Subsections (b), (c), (d): Subsection (b) of this rule, relating to the effect of a pardon upon the admissibility of a prior conviction, is similar to Fed. R. Evid. 609(c). Subsection (c), relating to the admissibility of juvenile adjudications, treats them as admissible "to the same extent as are criminal convictions under subsection (a)." This section, like the first sentence of subsection (a), is subject to the court's discretion under Rule 403 supra, to exclude relevant evidence when probative value is substantially outweighed by prejudicial impact or other negative factors. Subsection (d), regarding the pendency of an appeal from the previous conviction, is identical with Fed. R. Evid. 609(e).

Case Notes

Where defense counsel failed to object to the prosecution's premature elicitation of testimony regarding defendant's prior conviction during its redirect examination of officer before defendant had "introduced testimony for the purpose of establishing defendant's credibility as a witness" as required by subsection (a), ineffective assistance of counsel. 96 H. 83, 26 P.3d 572 (2001).
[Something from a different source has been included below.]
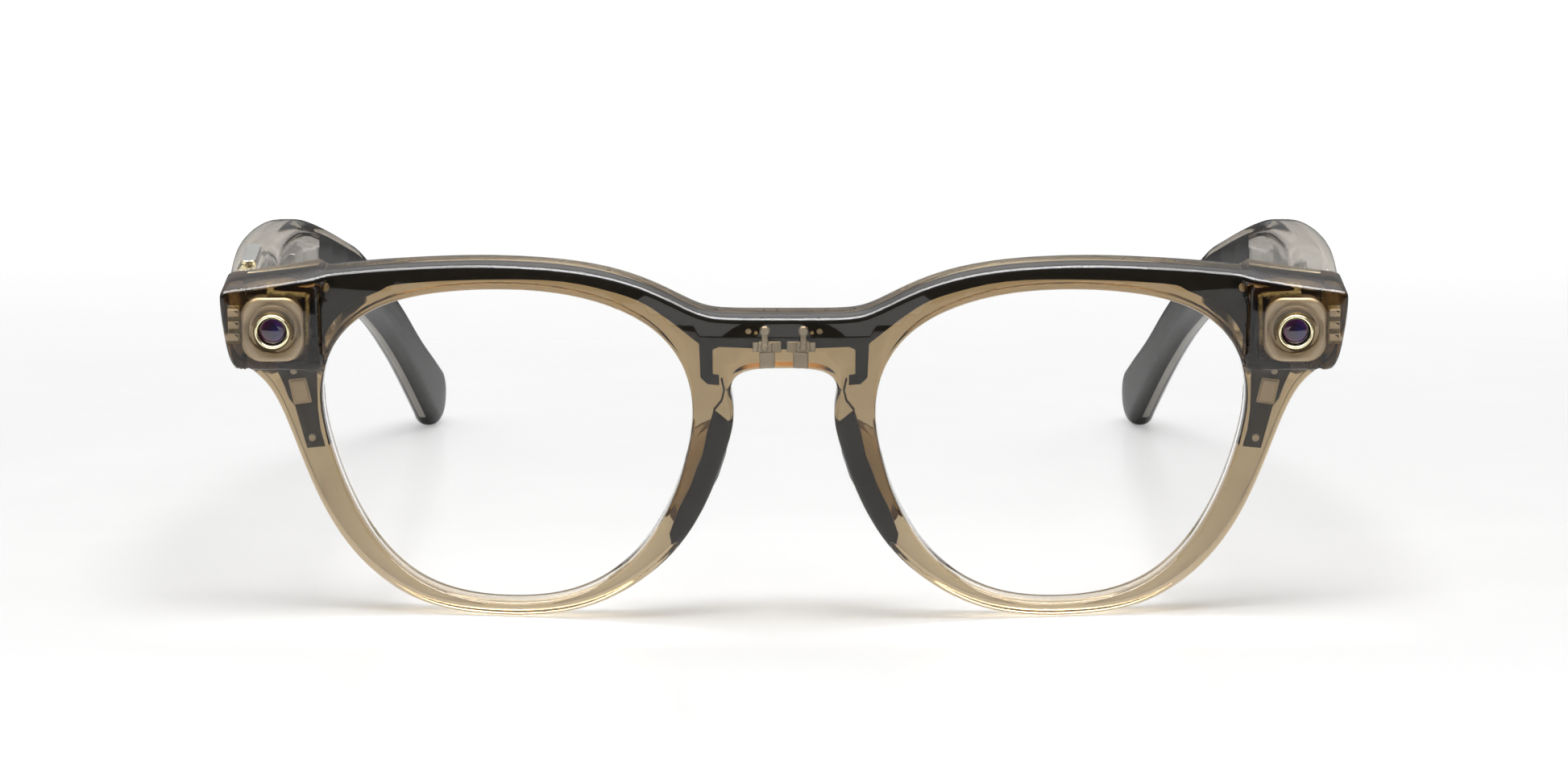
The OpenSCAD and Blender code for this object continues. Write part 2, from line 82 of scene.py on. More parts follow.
# ------------------------------------------------------- the design outlines
OUTER = [
    (0, 41.7), (4, 41.7), (8, 41.7), (10.5, 42), (13, 43.1), (17.5, 45.4), (23, 47.1), (29, 47.9),
    (35, 48.1), (41, 48), (48, 47.4), (55, 46.6), (62, 45.4), (68, 44.4), (72.8, 43.8), (74.1, 43.6),
    (74.2, 42.5), (74, 39.5), (73.5, 36), (72.9, 33.6), (71.6, 32.6), (69.9, 31.4), (68.3, 29.9),
    (66.8, 27.3), (65.4, 23.7), (63.8, 19.3), (61.8, 14.4), (59.2, 9.8), (56, 6), (52, 2.9), (47.5, 0.9),
    (42.5, 0.1), (37, 0), (31.5, 0.3), (26, 1.5), (21, 4), (16.5, 7.4), (12.8, 11.6), (10, 16.9),
    (8.2, 21.8), (6.8, 26.5), (6.6, 29), (7.2, 31.5), (6.9, 33.5), (5.2, 34.7), (2.5, 35), (0, 35)]
APERTURE = [
    (11.9, 29), (12.9, 34.7), (16.3, 39.7), (22.3, 43), (29.5, 44.6), (36.8, 44.8), (44, 44.2), (51, 42.7),
    (56.6, 39.7), (60.1, 35.2), (61.3, 29.4), (60.4, 23.3), (58, 15.9), (54.3, 9.2), (49.2, 4.3),
    (43, 2.2), (36.5, 1.9), (30, 2.5), (24.2, 4.8), (19.2, 9.1), (15.5, 15.1), (13, 22)]
FLEX_LOW = [
    (11.6, 38.4), (16.2, 42), (20.4, 44.2), (28.8, 46), (39.5, 45.9), (50.2, 44.8), (53, 43.7), (56.4, 41.9),
    (58.8, 39.8), (60.5, 37.3), (61.3, 35), (61.6, 33.4)]
FLEX_POD = [
    (63, 33.4), (62.6, 34.9), (62.4, 37.2), (62.6, 41.5), (62.3, 42.1), (61.6, 42.8), (62.1, 43.6),
    (62.1, 44.6)]
BOARD_LOOP = [
    (60.9, 21.7), (63.3, 21.3), (64.8, 27), (65.6, 28), (66.2, 29.7), (67.3, 32.3), (67.2, 33.1),
    (63.2, 33.8), (62.6, 36.9), (61.1, 36.6), (61.7, 33), (61.8, 30), (61.8, 27), (61.5, 24)]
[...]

Where prosecution failed to establish that defendant's prior theft conviction involved conduct relevant to or probative of defendant's veracity as a witness, defendant's prior conviction could not be deemed a "crime of dishonesty" and was therefore inadmissible to impeach defendant's credibility as a witness; trial court thus erred in ruling that defendant's prior theft conviction was admissible under subsection (a). 96 H. 83, 26 P.3d 572 (2001).

Trial court did not abuse its discretion in denying motion to recall state witness who subsequently pleaded guilty to charge in unrelated case for impeachment purposes where evidence against defendant was overwhelming. 8 H. App. 624, 817 P.2d 130.

Trial court properly denied admission of person's prior convictions where court considered when person was convicted, for what crime, and for the facts underlying the conviction, and concluded convictions would be more prejudicial than probative. 82 H. 419 (App.), 922 P.2d 1032 (1996).